Re: [PATCH] Documentation: atomic_t.txt: Explain ordering provided by smp_mb__{before,after}_atomic()

From: Paul E. McKenney
Date: Sat Apr 20 2019 - 04:54:55 EST


On Sat, Apr 20, 2019 at 10:26:15AM +1000, Nicholas Piggin wrote:
> Paul E. McKenney's on April 20, 2019 4:26 am:
> > On Fri, Apr 19, 2019 at 08:00:17PM +0200, Peter Zijlstra wrote:
> >> On Fri, Apr 19, 2019 at 01:21:45PM -0400, Alan Stern wrote:
> >> > Index: usb-devel/Documentation/atomic_t.txt
> >> > ===================================================================
> >> > --- usb-devel.orig/Documentation/atomic_t.txt
> >> > +++ usb-devel/Documentation/atomic_t.txt
> >> > @@ -171,7 +171,10 @@ The barriers:
> >> > smp_mb__{before,after}_atomic()
> >> >
> >> > only apply to the RMW ops and can be used to augment/upgrade the ordering
> >> > -inherent to the used atomic op. These barriers provide a full smp_mb().
> >> > +inherent to the used atomic op. Unlike normal smp_mb() barriers, they order
> >> > +only the RMW op itself against the instructions preceding the
> >> > +smp_mb__before_atomic() or following the smp_mb__after_atomic(); they do
> >> > +not order instructions on the other side of the RMW op at all.
> >>
> >> Now it is I who is confused; what?
> >>
> >> x = 1;
> >> smp_mb__before_atomic();
> >> atomic_add(1, &a);
> >> y = 1;
> >>
> >> the stores to both x and y will be ordered as if an smp_mb() where
> >> there. There is no order between a and y otoh.
> >
> > Let's look at x86. And a slightly different example:
> >
> > x = 1;
> > smp_mb__before_atomic();
> > atomic_add(1, &a);
> > r1 = y;
> >
> > The atomic_add() asm does not have the "memory" constraint, which is
> > completely legitimate because atomic_add() does not return a value,
> > and thus guarantees no ordering. The compiler is therefore within
> > its rights to transform the code into the following:
> >
> > x = 1;
> > smp_mb__before_atomic();
> > r1 = y;
> > atomic_add(1, &a);
> >
> > But x86's smp_mb__before_atomic() is just a compiler barrier, and
> > x86 is further allowed to reorder prior stores with later loads.
> > The CPU can therefore execute this code as follows:
> >
> > r1 = y;
> > x = 1;
> > smp_mb__before_atomic();
> > atomic_add(1, &a);
> >
> > So in general, the ordering is guaranteed only to the atomic itself,
> > not to accesses on the other side of the atomic.
>
> That's interesting. I don't think that's what all our code expects.
> I had the same idea as Peter.
>
> IIRC the primitive was originally introduced exactly so x86 would not
> need to have the unnecessary hardware barrier with sequences like
>
> smp_mb();
> ...
> atomic_inc(&v);
>
> The "new" semantics are a bit subtle. One option might be just to
> replace it entirely with atomic_xxx_mb() ?
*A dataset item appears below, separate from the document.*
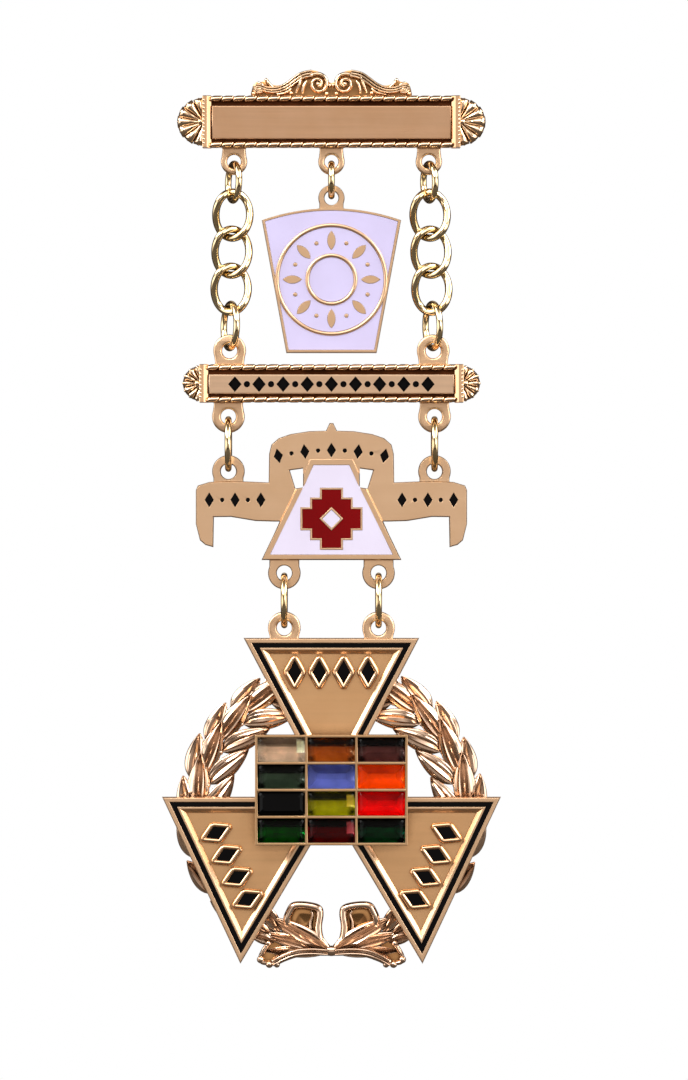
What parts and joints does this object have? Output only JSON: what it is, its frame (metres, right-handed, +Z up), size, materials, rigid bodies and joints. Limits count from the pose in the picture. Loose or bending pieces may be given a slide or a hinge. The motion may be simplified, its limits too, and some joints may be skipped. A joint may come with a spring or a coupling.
{
  "type": "hanging breast jewel",
  "caption": "Hanging breast jewel: pin bar, keystone drop, lower bar on two chains, ribbon plate, and three triangles with a stone setting over a laurel wreath.",
  "frame": {"origin": "middle of the brooch pin behind the top bar, where the jewel is pinned on", "axes": "+Z up along the hanging line, front faces -Y, +X to the viewer's right"},
  "size_m": [0.054, 0.0088, 0.1433],
  "materials": {
    "gilt": "brushed and polished rose gilt",
    "yellow_gilt": "polished yellow gilt",
    "white_enamel": "gloss",
    "black_enamel": "gloss",
    "red_enamel": "gloss",
    "stone_champagne": "step-cut, polished",
    "stone_amber": "step-cut, polished",
    "stone_garnet_brown": "step-cut, polished",
    "stone_smoky_green": "step-cut, polished",
    "stone_sapphire_blue": "step-cut, polished",
    "stone_fire_orange": "step-cut, polished",
    "stone_jet": "step-cut, polished",
    "stone_olive": "step-cut, polished",
    "stone_ruby_red": "step-cut, polished",
    "stone_emerald": "step-cut, polished",
    "stone_dark_garnet": "step-cut, polished",
    "stone_teal_green": "step-cut, polished"
  },
  "bodies": {
    "hanger": {"top_bar": "gilt", "brooch_pin": "gilt", "left_chain_ring_top": "yellow_gilt", "left_link_1": "yellow_gilt", "left_link_2": "yellow_gilt", "left_link_3": "yellow_gilt", "left_chain_ring_low": "yellow_gilt", "right_chain_ring_top": "yellow_gilt", "right_link_1": "yellow_gilt", "right_link_2": "yellow_gilt", "right_link_3": "yellow_gilt", "right_chain_ring_low": "yellow_gilt", "lower_bar": "gilt", "lower_bar_enamel": "black_enamel"},
    "keystone": {"keystone_ring": "yellow_gilt", "keystone_plate": "gilt", "keystone_enamel": "white_enamel"},
    "banner": {"banner_ring_left": "yellow_gilt", "banner_ring_right": "yellow_gilt", "banner_plate": "gilt", "banner_white_enamel": "white_enamel", "banner_red_enamel": "red_enamel", "banner_black_enamel": "black_enamel"},
    "jewel": {"jewel_ring_left": "yellow_gilt", "jewel_ring_right": "yellow_gilt", "triangle_plate": "gilt", "top_triangle_enamel": "black_enamel", "left_triangle_enamel": "black_enamel", "right_triangle_enamel": "black_enamel", "wreath": "gilt", "stone_setting": "gilt", "stone_1": "stone_champagne", "stone_2": "stone_amber", "stone_3": "stone_garnet_brown", "stone_4": "stone_smoky_green", "stone_5": "stone_sapphire_blue", "stone_6": "stone_fire_orange", "stone_7": "stone_jet", "stone_8": "stone_olive", "stone_9": "stone_ruby_red", "stone_10": "stone_emerald", "stone_11": "stone_dark_garnet", "stone_12": "stone_teal_green"}
  },
  "joints": [
    {"name": "keystone_swing", "type": "hinge", "parent": "hanger", "child": "keystone", "pos_m": [0, -0.0025, -0.00785], "axis": [1, 0, 0], "range_deg": [-60, 60]},
    {"name": "banner_swing", "type": "hinge", "parent": "hanger", "child": "banner", "pos_m": [0, -0.0025, -0.04871], "axis": [1, 0, 0], "range_deg": [-60, 60]},
    {"name": "jewel_swing", "type": "hinge", "parent": "banner", "child": "jewel", "pos_m": [0, -0.0025, -0.07361], "axis": [1, 0, 0], "range_deg": [-60, 60]}
  ]
}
Hmmm... There are more than 2,000 uses of atomic_inc() in the kernel.
There are about 300-400 total between smp_mb__before_atomic() and
smp_mb__after_atomic().

So what are our options?

1. atomic_xxx_mb() as you say.

From a quick scan of smp_mb__before_atomic() uses, we need this
for atomic_inc(), atomic_dec(), atomic_add(), atomic_sub(),
clear_bit(), set_bit(), test_bit(), atomic_long_dec(),
atomic_long_add(), refcount_dec(), cmpxchg_relaxed(),
set_tsk_thread_flag(), clear_bit_unlock().

Another random look identifies atomic_andnot().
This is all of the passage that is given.